Relationship definitions are a lot more fluid than they were in the past. That is why you’ve got to be really clear about what you want and expect out of the relationship.
Some of the things you need to define as part of the DTR talk are:
- Are you two exclusive?
- If not exclusive, are you practicing safe sex?
- For open relationships, what are the rules? (For example: you can’t sleep with any of my friends)
- What is meant by “keeping things casual”?
- What is meant by “serious”?
- Is this a long-term thing? (Especially important if you have graduation or career changes coming up)
- Where do you see this relationship going?
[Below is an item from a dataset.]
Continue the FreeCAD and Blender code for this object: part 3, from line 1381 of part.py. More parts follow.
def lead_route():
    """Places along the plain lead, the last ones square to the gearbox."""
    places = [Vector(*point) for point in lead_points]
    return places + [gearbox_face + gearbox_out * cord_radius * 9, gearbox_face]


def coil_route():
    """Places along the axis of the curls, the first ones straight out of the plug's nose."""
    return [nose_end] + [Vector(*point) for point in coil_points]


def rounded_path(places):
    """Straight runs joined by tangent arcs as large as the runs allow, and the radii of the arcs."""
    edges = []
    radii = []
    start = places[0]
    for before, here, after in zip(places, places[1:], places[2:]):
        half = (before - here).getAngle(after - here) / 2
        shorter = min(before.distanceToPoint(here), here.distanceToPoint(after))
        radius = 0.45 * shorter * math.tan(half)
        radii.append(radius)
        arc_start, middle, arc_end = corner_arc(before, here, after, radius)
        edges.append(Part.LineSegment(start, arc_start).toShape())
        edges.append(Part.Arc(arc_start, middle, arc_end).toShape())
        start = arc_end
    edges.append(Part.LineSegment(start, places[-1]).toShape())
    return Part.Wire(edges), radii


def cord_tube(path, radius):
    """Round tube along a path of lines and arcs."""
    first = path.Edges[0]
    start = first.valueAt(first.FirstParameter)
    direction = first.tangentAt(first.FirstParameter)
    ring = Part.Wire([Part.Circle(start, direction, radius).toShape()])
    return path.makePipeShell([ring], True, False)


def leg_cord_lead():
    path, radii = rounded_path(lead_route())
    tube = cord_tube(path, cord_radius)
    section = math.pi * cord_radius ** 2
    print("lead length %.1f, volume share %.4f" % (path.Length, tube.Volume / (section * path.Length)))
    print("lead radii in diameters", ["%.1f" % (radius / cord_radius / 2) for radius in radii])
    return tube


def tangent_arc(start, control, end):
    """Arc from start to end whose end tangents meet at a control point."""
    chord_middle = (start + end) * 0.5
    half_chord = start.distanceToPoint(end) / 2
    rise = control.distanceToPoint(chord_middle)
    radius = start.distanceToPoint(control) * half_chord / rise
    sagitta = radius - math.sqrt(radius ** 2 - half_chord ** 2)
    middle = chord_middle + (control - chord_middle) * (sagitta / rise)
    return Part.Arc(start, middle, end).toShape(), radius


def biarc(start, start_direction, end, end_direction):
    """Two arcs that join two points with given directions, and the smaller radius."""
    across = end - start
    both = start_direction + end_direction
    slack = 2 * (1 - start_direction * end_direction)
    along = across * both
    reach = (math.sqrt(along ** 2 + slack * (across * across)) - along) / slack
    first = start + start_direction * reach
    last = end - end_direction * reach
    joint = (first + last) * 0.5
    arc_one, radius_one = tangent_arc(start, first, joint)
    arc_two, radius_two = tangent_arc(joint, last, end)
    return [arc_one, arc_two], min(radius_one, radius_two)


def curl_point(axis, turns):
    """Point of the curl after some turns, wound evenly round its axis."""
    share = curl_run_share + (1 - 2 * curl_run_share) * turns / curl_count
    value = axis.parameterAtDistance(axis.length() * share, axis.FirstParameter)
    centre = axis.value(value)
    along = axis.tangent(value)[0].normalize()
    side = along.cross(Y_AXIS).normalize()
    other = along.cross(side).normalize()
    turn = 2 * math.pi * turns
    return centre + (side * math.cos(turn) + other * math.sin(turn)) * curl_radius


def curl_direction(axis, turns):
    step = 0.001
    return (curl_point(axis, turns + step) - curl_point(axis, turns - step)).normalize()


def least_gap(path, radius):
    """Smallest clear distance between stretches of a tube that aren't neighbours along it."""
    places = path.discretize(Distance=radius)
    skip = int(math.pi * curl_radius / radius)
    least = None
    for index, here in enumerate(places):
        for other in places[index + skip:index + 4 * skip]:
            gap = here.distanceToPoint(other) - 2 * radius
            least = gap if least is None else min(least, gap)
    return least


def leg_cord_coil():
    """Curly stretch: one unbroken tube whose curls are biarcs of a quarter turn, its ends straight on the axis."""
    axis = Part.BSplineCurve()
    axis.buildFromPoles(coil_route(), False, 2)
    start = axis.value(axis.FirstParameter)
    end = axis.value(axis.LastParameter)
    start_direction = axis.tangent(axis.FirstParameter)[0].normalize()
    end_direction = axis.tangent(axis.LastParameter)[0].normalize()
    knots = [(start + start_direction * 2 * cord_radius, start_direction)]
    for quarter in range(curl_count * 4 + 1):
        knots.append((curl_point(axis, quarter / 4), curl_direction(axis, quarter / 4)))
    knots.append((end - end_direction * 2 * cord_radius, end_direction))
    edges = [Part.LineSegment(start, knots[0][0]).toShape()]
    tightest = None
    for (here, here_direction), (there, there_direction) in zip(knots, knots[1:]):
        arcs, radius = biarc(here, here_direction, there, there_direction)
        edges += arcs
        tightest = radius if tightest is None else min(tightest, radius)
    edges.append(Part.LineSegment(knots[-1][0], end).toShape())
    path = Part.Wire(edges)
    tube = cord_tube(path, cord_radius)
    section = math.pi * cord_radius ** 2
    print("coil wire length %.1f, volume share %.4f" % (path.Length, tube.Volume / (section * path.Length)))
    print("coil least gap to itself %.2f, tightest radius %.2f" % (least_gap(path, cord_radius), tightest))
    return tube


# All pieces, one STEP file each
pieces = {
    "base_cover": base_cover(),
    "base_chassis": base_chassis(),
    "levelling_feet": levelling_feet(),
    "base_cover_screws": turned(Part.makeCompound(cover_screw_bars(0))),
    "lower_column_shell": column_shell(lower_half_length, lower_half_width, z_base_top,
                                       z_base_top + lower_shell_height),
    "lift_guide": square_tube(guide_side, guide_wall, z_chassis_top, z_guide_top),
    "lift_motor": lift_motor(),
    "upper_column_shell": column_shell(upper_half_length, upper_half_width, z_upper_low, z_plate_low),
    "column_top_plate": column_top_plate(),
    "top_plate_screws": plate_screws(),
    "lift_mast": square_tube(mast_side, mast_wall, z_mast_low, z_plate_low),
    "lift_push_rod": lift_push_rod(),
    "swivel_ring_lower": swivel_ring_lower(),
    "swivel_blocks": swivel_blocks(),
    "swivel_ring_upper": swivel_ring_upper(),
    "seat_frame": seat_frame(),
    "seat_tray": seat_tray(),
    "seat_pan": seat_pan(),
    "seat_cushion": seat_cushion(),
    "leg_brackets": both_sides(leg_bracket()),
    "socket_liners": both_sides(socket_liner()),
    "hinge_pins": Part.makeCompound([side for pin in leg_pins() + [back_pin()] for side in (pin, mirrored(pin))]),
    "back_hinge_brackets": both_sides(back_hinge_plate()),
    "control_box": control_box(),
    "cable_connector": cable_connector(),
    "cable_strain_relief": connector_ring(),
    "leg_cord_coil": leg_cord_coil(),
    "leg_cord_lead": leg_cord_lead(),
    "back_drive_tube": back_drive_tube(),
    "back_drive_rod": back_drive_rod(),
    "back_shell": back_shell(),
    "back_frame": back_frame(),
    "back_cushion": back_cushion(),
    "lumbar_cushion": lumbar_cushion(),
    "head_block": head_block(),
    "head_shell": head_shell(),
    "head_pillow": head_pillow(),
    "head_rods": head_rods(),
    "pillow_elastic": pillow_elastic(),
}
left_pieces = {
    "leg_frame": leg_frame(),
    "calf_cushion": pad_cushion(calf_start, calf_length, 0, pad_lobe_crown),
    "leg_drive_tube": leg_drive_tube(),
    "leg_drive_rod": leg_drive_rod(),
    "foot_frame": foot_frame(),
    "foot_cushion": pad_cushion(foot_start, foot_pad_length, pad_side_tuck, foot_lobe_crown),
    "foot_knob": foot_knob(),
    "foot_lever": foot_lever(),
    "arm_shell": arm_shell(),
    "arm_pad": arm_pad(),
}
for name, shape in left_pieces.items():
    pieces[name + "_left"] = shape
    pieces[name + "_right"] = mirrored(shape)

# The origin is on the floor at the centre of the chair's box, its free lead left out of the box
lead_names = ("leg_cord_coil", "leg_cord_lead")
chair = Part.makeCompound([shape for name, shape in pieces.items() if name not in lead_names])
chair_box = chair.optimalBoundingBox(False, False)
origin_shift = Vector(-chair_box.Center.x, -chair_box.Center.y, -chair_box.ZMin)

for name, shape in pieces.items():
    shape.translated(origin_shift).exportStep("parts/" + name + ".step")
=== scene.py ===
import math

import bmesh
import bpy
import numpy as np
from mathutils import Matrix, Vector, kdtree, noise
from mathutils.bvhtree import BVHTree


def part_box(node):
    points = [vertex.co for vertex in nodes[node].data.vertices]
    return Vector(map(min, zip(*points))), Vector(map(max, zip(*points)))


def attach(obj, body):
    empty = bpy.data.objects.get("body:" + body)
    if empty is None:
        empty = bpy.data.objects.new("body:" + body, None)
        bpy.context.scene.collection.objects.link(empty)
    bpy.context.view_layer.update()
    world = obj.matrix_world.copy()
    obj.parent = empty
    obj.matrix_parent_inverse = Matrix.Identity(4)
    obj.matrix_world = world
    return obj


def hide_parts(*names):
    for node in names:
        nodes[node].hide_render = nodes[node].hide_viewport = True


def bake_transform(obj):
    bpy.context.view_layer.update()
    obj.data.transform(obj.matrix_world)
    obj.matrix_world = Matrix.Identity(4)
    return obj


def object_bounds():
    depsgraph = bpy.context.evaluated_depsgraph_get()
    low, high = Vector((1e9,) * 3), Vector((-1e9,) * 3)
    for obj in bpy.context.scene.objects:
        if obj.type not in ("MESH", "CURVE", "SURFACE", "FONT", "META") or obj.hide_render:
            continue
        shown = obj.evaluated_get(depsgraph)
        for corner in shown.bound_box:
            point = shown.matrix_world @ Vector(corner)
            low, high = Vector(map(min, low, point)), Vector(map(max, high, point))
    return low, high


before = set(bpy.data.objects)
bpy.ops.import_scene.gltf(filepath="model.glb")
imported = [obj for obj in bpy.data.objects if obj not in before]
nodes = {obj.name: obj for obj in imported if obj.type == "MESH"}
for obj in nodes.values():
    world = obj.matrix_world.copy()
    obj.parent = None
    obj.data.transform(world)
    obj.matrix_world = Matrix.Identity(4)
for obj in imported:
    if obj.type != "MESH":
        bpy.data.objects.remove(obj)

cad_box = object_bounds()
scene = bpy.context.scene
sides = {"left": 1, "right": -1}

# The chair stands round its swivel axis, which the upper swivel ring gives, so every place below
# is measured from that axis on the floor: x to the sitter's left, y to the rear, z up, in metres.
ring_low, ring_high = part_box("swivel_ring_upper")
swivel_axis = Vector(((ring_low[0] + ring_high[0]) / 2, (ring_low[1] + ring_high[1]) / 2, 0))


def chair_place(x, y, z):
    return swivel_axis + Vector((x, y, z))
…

Expect to have the DTR Talk Again
If you have ever been in a casual relationship, you know that it is hard to keep it casual. We are creatures of habit and, after repeatedly seeing and sleeping with a person whose company you enjoy, it can easily turn into a more serious attachment – even if that wasn’t what you initially wanted. For this reason, it is important that you periodically have the DTR talk to make sure both of you are on the same page.
Even if your initial DTR talk established that you two are in a committed relationship, you still need to have the DTR talk periodically. Open communication about wants/expectations is important for relationships to thrive. If you don’t have periodic DTR talks, your relationship could take a huge toll if one of you brings up marriage or kids, and the other person is completely unready for it. Just think of how many good relationships are broken up because of marriage ultimatums! This is especially true when in casual or serious relationships with women in their late 20s and 30s, because they don’t want to waste their child-bearing years on a relationship which won’t go anywhere.
Remember, Defining the Relationship talks should NOT be used to pressure your partner into decisions or commitments they aren’t ready for. It is about establishing where you two are emotionally so you can be on the same page. If you find that you aren’t on the same page, then you can make clearer choices about whether to continue with the relationship or not.